The jury also gave a special mention to Love on the Spectrum, saying “[it] grabs you from the first minute and never lets you go.”

Best Documentary/Factual Single Award Winner: 

Looky Looky Here Comes Cooky

Steven McGregor, Steven Oliver, Anna Grieve, Steve Thomas, Danielle MacLean, Kath Symmons, Tamarind Tree Pictures & Roar Film.

Jury Statement: Looky Looky Here Comes Cooky flips Australian history as written and revered by the victors and provides an alternative view through music and comedy.  The approach invites conversations with ALL Australians.”

Best Short-form Documentary

My Body Says

Loani Arman, Danielle Redford & Kim Vecera, Mama Bear Productions.

Jury Statement: “A raw and refreshing film that expertly crafts a series of portraits that resonated so beautifully with the judges. The film connects the audience to the subjects weaving through light and dark, on a level of intimacy that shows depth and sensitivity in the filmmaking.”

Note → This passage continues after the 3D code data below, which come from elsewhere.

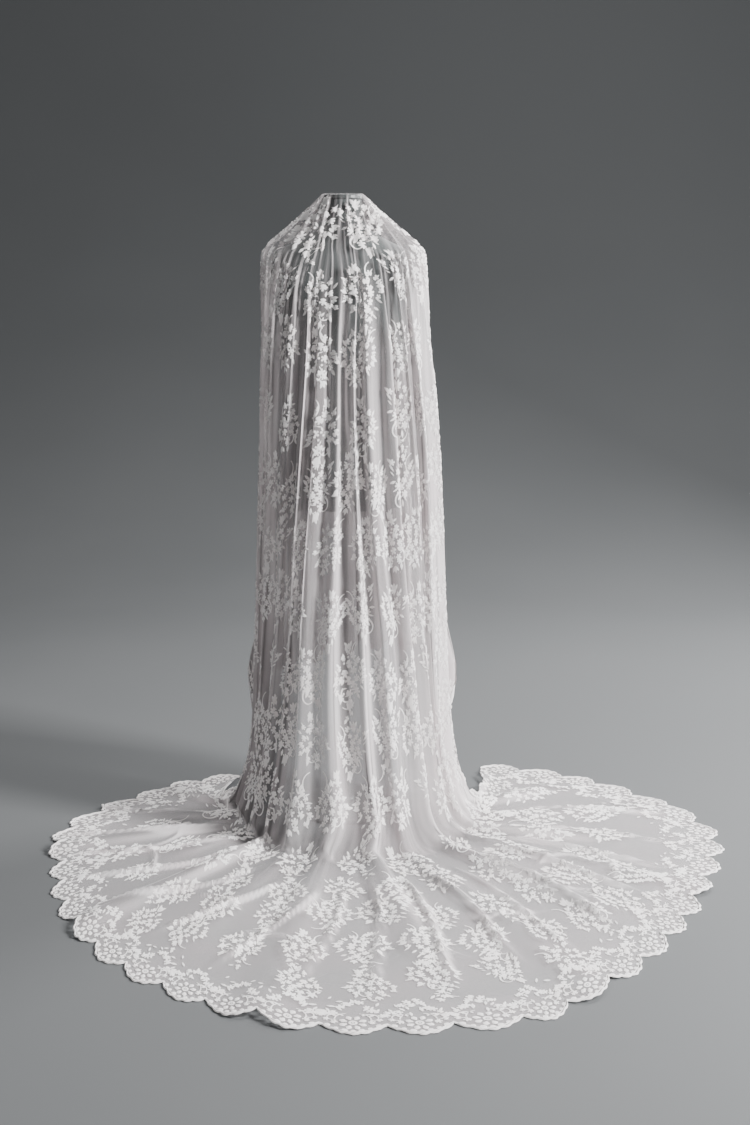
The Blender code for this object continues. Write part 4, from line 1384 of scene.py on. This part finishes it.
class Embroidery:
    """Many laid motifs, gathered into one mesh."""

    def __init__(self):
        self.points, self.faces, self.flat, self.count = [], [], [], 0

    def lay(self, cloth_map, motif, turn, length, lift, angle=0.0, scale=(1.0, 1.0), flip=1.0):
        points, faces = motif
        c, s = math.cos(angle), math.sin(angle)
        x, y = points[:, 0] * flip, points[:, 1]
        flat = np.stack([(x * c - y * s) * scale[0], (x * s + y * c) * scale[1]], axis=1)
        laid = cloth_map.lay(flat, points[:, 2], turn, length, lift)
        self.put(laid, faces if flip < 0 else [face[::-1] for face in faces], points[:, :2])

    def put(self, laid, faces, flat):
        self.points.append(laid)
        self.faces.extend(tuple(i + self.count for i in face) for face in faces)
        self.flat.append(flat)
        self.count += len(laid)

    def finish(self, name, material, slot="lace_border"):
        mesh = mesh_from(
            name, np.concatenate(self.points), self.faces, np.concatenate(self.flat)
        )
        return add_piece(name, mesh, material)


def cord_rows(offsets, heights):
    return list(zip(offsets, heights))


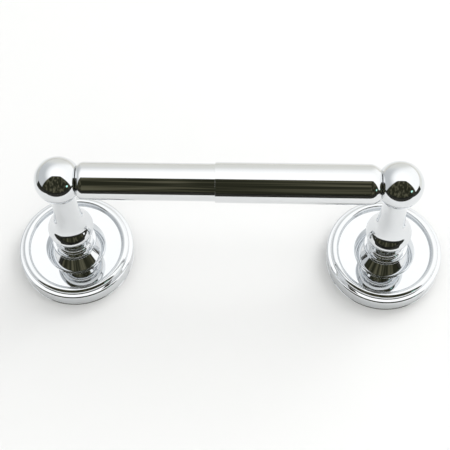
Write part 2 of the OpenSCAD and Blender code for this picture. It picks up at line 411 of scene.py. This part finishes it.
def stem(name, place):
    spigot_z = CONE_TOP_Z - SPIGOT_H + 0.1
    collar_z = NECK_TOP - 2 * COLLAR_ROUND
    foot_r = WAIST_R + 1.1
    foot_top = CONE_TOP_Z + 1.4
    lip_z = BELL_Z - BELL_ROUND * math.sin(math.radians(BELL_FOOT))
    bell = arc((BELL_R - BELL_ROUND, BELL_Z), BELL_ROUND, -BELL_FOOT, BELL_SHOULDER, 20)
    outline = [
        (ROD_HOLE_R, spigot_z), (SPIGOT_R, spigot_z), (SPIGOT_R, CONE_TOP_Z), (foot_r, CONE_TOP_Z),
        *arc((foot_r - 0.4, foot_top - 0.4), 0.4, 0, 90, 8),
        *arc((WAIST_R + 1.2, foot_top + 1.2), 1.2, 240, 180, 8),
        *arc((WAIST_R + 1.2, lip_z - 1.2), 1.2, 180, 100, 10)]
    outline += bell
    outline += spline([
        bell[-1], (10.2, BELL_Z + 3.6), (9.0, BELL_Z + 5.5), (8.05, BELL_Z + 7.7), (7.4, BELL_Z + 10.3),
        (6.95, BELL_Z + 13.8), (6.55, BELL_Z + 18.8), (6.3, BELL_Z + 25.4), (NECK_R, collar_z - 4)], 8)[1:]
    outline += arc((NECK_R + 1.2, collar_z - 1.3), 1.2, 180, 120, 8)
    outline += arc((COLLAR_R - COLLAR_ROUND, collar_z + COLLAR_ROUND), COLLAR_ROUND, -60, 90, 12)
    outline.append((ROD_HOLE_R, NECK_TOP))
    return lathe(name, outline, place)


def head(name, side):
    """The ball, turned about the roller's axis, then cut for its neck and rod."""
    edge = math.degrees(math.acos(FLAT_OFFSET / BALL_R))
    flat_r = BALL_R * math.sin(math.radians(edge))
    socket_r = PIN_R + 0.06
    outline = [(0, -FLAT_OFFSET + SOCKET_DEPTH), (socket_r, -FLAT_OFFSET + SOCKET_DEPTH)]
    outline += [(socket_r, -FLAT_OFFSET + 0.35), (socket_r + 0.35, -FLAT_OFFSET)]
    beyond = math.radians(edge + 5)
    on_ball = (BALL_R * math.sin(beyond), -BALL_R * math.cos(beyond))
    outline += rounded([(socket_r + 0.35, -FLAT_OFFSET), (flat_r, -FLAT_OFFSET, 0.35), on_ball])[1:-1]
    outline += arc((0, 0), BALL_R, -90 + edge + 4, 90, 60)[:-1]
    outline.append((0, BALL_R))
    place = on_roller(side * HALF_SPACING, side)
    made = lathe(name, outline, place)
    bore = [(0, 0), (BALL_R + 1, 0), (BALL_R + 1, NECK_TOP), (ROD_R, NECK_TOP), (ROD_R, PROJECTION - 5.6),
            (0, PROJECTION - 5.6)]
    return combine(made, lathe("bore", bore, on_post(side), 96))


def tie_rod(name, place):
    bottom = 1.2
    return threaded(name, PROJECTION - 6 - bottom, ROD_R, 0.8, 0.35, 0.6, 12.0,
                    place @ Matrix.Translation((0, 0, bottom * MM)), around=64)


def lock_washer(name, place):
    """A split spring washer, squeezed flat."""
    low = FLANGE_H - FLANGE_WALL - 1.0
    section = rounded([
        (ROD_HOLE_R, low, 0.12), (4.6, low, 0.18), (4.6, low + 1, 0.18), (ROD_HOLE_R, low + 1, 0.12)])
    gap = 0.11
    rings = []
    for i in range(97):
        a = gap + (math.tau - 2 * gap) * i / 96
        rings.append([(r * math.cos(a + 0.08 * (z - low)), r * math.sin(a + 0.08 * (z - low)), z)
                      for r, z in section])
    return sweep(name, rings, len(section), place)


def nut(name, place):
    low = FLANGE_H - FLANGE_WALL - 1.0 - 3.2
    made = prism(name, hexagon(8), low, low + 3.2, place)
    cone = rounded([
        (0, low), (4.2, low), (5.0, low + 0.55), (5.0, low + 2.8), (4.4, low + 3.2), (0, low + 3.2)])
    combine(made, lathe("cone", cone, place, 96), "INTERSECT")
    bore_r = ROD_R - 0.05
    bore = [(0, low - 1), (3.0, low - 1), (3.0, low), (bore_r, low + 0.5), (bore_r, low + 4), (0, low + 4)]
    return combine(made, lathe("bore", bore, place, 64))


def set_screw(name, place):
    head_r = FLANGE_R - 0.4
    reach = 24.25
    length = head_r - reach
    start = Matrix.Translation((0, reach * MM, SCREW_Z * MM))
    outwards = place @ start @ Matrix.Rotation(math.radians(-90), 4, "X")
    made = threaded(name, length, SCREW_R, 0.7, 0.28, 0.3, length - 0.3, outwards, chamfer=0.35)
    socket = prism("socket", hexagon(2), length - 2, length + 1, outwards)
    return combine(made, socket)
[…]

The jury also gave a special mention to The Loop, which they recognise as “a film with heart, tenacity and humor.”

Best Audio Documentary

The Eleventh

Alex Mann, Tim Roxburgh, Ninah Kopel, Tim Jenkins, Nikki Tugwell, ABC Audio Studios.

Jury Statement: “The Eleventh is definitely a podcast that made you want to skip to the next episode and keep listening. It made a significant moment in political history accessible to a wide audience so you didn’t need to be Australian or even have an interest in politics to be engaged and entertained.”

Best Interactive/Immersive Documentary

Mt Resilience

Emma Morris, PHORIA & ABC in partnership with CSIRO & BOM.

Jury Statement: “This augmented reality experience about climate and disaster resilience in Australian towns deftly combines ambitious technological approach and creative vision, packaging diverse story elements in a coherent and seamlessly designed way.”

Michaela Perske.

As part of the AIDC Awards ceremony, the previously announced Stanley Hawes Award was presented to Michaela Perske, the company director and principal producer of Pursekey Films. 

Originally trained as a journalist, Michaela has over 20 years of media experience in all areas of radio, print and TV, with credits that include Girls Can’t Surf, Black Divas, After the Apology and Destination Arnold. With this award, AIDC acknowledges her outstanding contribution to the Australian documentary and factual sector.


At the ceremony, SBS announced which projects will receive development funding for Australian Uncovered, its strand of single and feature documentaries, following a pitching session at the conference.

This year there was not one winner, but four:

  • The Carnival from production company Torchlight Media;
  • Hard-Ons from production company Living Eyes Pty Ltd;
  • Reprotech from production company SAM Content Pty Ltd; and 
  • Kids Raising Kids from production company Only Human.

SBS will also be reaching out to production companies Walking Fish and Good Thing Productions about a commission for their project After Trauma.

AIDC and Film Victoria also announced the winner of its new State of Play pitch, Love Letters to Our Trees, from production companies Wilding Productions & Two Moos. The project will receive $25,000.

Each year, AIDC runs The FACTory, an international pitching showcase for documentary and factual projects. The winner of the 2021 FINCH Prize was presented to Norita, from Projector Films.

The prize comprises four weeks of in-kind post-production facilities and/or services by FINCH in Sydney – including grade, online and mastering to the value of $45,000 AUD.